Indeed, the record as a whole indicates the underlying reason appellant was dissatisfied with counsel was her frustration that counsel refused to give her control in how her proceedings were handled, refused to file frivolous subpoenas and motions, and refused to proffer irrelevant materials as evidentiary exhibits. It is apparent that appellant sought to proceed pro se only to bombard the courts with irrelevant and meritless arguments and factual assertions (many of which she was able to raise to the municipal court herself).

We find that appellant asserts a violation of her right to self-representation for manipulative reasons, and we therefore affirm as to this issue.

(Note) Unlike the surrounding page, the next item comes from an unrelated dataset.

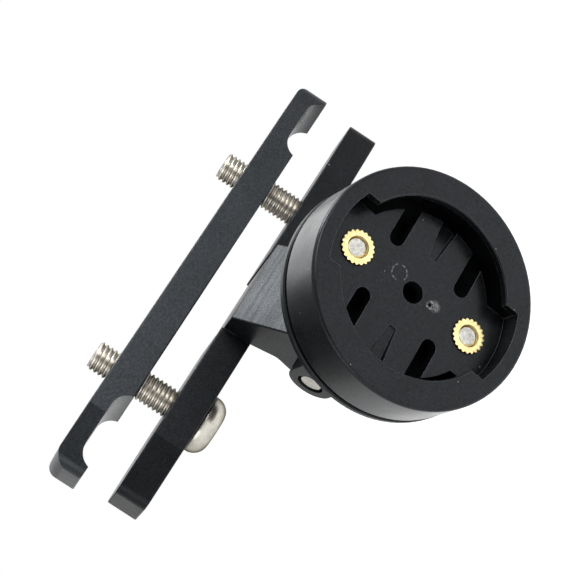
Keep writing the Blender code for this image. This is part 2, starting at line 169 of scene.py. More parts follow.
clampLook = {
    "dark": "#17191b",
    "light": "#26282b",
    "roughness": 0.31,
    "specular": 0.27,
    "specularGrain": 0.07,
    "tint": "#e2e9f2",
    "grainMm": 0.3,
    "grainRough": 0.75,
    "grainDepth": 0.000012,
    "cloudMm": 7.0,
    "cloudDetail": 4.0,
    "cloudRough": 0.5,
    "cloudShare": 0.3,
    "lineMm": 0.35,
    "lineStretch": (0.03, 1.0, 1.0),
    "lineShare": 0.35,
    "edgeMm": 0.14,
    "edge": "#55585c",
    "edgeHighlightShare": 0.5,
    "dustMm": 2.6,
    "dust": "#9b9da0",
    "speckOuter": 0.05,
    "speckInner": 0.025,
    "speckShare": 0.7,
    "speckFree": 0.72,
}
# the bracket's darker, less shiny copy of the clamp plate's finish is painted shade, for the reflections the
# ring and arm block
bracketLook = {
    **clampLook,
    "dark": "#070809",
    "light": "#111214",
    "roughness": 0.36,
    "specular": 0.16,
    "specularGrain": 0.05,
}
baseLook = {
    **bracketLook,
    "dark": "#090a0b",
    "light": "#151618",
    "specular": 0.17,
    "cloudMm": 5.0,
}


def blackAnodisedAluminium(name, look):
    # aluminium, bead blasted and anodised black: an even satin black that goes pale at a flat angle,
    # with a fine grain, faint cutter lines, a few pale specks and thin lighter lines on its edges, a painted
    # highlight;
    # the blasted grain is drawn about four times coarser than the real one, which the picture can't hold
    material, tree, shader = newMaterial(name, {
        "IOR": 1.5, "Specular IOR Level": look["specular"], "Specular Tint": hexColour(look["tint"]),
    })
    place = addNode(tree, "ShaderNodeTexCoord").outputs["Object"]
    mottle = mottledColour(tree, look, place)
    along = addNode(tree, "ShaderNodeMapping", None, {"Scale": look["lineStretch"]},
                    {"Vector": place}).outputs["Vector"]
    lines = addNode(tree, "ShaderNodeTexNoise", None, {"Scale": perMm(look["lineMm"]), "Detail": 2.0},
                    {"Vector": along}).outputs["Fac"]
    dust = dustSpecks(tree, look, place)
    dusty = addNode(tree, "ShaderNodeMix", ofColours, {mixB: hexColour(look["dust"])},
                    {0: dust, mixA: mottle["colour"]}).outputs[mixOut]
    # painted highlight: a lighter colour along the edges, inner corners included
    rounded, edge = brokenEdges(tree, look)
    coloured = addNode(tree, "ShaderNodeMix", ofColours, {mixB: hexColour(look["edge"])},
                       {0: edge, mixA: dusty}).outputs[mixOut]
    tree.links.new(coloured, shader.inputs["Base Color"])
    wear = addNode(tree, "ShaderNodeMath", {"operation": "MULTIPLY_ADD"}, {1: 0.5},
                   {0: lines, 2: mottle["cloudPart"]}).outputs[0]
    gloss = addNode(tree, "ShaderNodeMapRange", None, {
        "From Min": 0.25, "From Max": 0.55,
        "To Min": look["roughness"] - 0.05, "To Max": look["roughness"] + 0.06,
    }, {"Value": wear}).outputs["Result"]
    tree.links.new(gloss, shader.inputs["Roughness"])
    tree.links.new(grainyShine(tree, look, mottle["grain"]), shader.inputs["Specular IOR Level"])
    height = addNode(tree, "ShaderNodeMath", {"operation": "MULTIPLY_ADD"}, {1: look["lineShare"]},
                     {0: lines, 2: mottle["grain"]}).outputs[0]
    bump = addNode(tree, "ShaderNodeBump", None, {"Strength": 0.35, "Distance": look["grainDepth"]},
                   {"Height": height, "Normal": rounded}).outputs["Normal"]
    tree.links.new(bump, shader.inputs["Normal"])
    return material


clampAnodised = blackAnodisedAluminium("black_anodised_clamp_plate", clampLook)
bracketAnodised = blackAnodisedAluminium("black_anodised_bracket", bracketLook)
baseAnodised = blackAnodisedAluminium("black_anodised_head_base", baseLook)
print("anodised aluminium made")


# the head's own frame: x to the right in the socket's face, y up in it, z out of it

head = {
    "face": (0.0, -43.0686, -20.46915),
    "pitch": math.radians(11.25),
    "pivot": (0.0, -16.5, -16.0),
}

outward = Vector((0.0, -math.cos(head["pitch"]), -math.sin(head["pitch"])))
faceUp = Vector((0.0, -math.sin(head["pitch"]), math.cos(head["pitch"])))
headTurn = Matrix(((1, 0, 0), faceUp, outward)).transposed().to_4x4()
headFrame = Matrix.Translation(Vector(head["face"]) * mm) @ headTurn

# the marks lie on the socket's floor: right, up and depth in the head's frame, then their size
ringLook = {
    "dark": "#070808",
    "light": "#121315",
    "roughness": 0.27,
    "specular": 0.24,
    "specularGrain": 0.06,
    "tint": "#e2e9f2",
    "grainMm": 0.32,
    "grainRough": 0.75,
    "grainDepth": 0.000012,
    "cloudMm": 5.0,
    "cloudDetail": 5.0,
    "cloudRough": 0.5,
    "cloudShare": 0.35,
    "edgeMm": 0.13,
    "edge": "#6a6c70",
    "edgeHighlightShare": 0.6,
    "cornerMm": 2.2,
    "cornerShine": 0.12,
    "dustMm": 2.1,
    "speckOuter": 0.055,
    "speckInner": 0.03,
    "speckShare": 0.6,
    "speckFree": 0.7,
    "paleMarkAndHighlight": "#9ea09f",
    "patchMm": 0.5,
    "gate": (0.17, -3.23, 3.9),
    "gateMm": 0.3,
    "pitShade": "#010101",
    "craterMm": 0.55,
    "lipHighlightShare": 0.75,
    "craterDepth": 14.0,
    "smear": (0.45, -4.0, 3.9),
    "smearMm": 1.2,
    "smearShare": 0.95,
    "ejector": (1.2, 3.28, 3.9),
    "ejectorMm": 1.25,
    "ejectorLineMm": 0.16,
    "ejectorDotMm": 0.42,
    "ejectorShare": 0.45,
}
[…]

Ironically, appellant did engage in self-representation throughout the trial in municipal court.

Appellant also contends that this court’s orders that prospectively place restrictions on her ability to represent herself in a pro se capacity violate her Sixth Amendment right to self-representation, and therefore, the circuit court committed reversible error in relying upon them. We disagree.

The court’s current order, though extreme, is nevertheless proportionate to appellant’s extreme and escalating behavior in harassing and burdening courts and court staff and in wasting judicial resources. However, as a procedural matter, this case – an appeal from a municipal court conviction – is not the proper vehicle through which appellant may challenge the constitutionality of the court’s orders.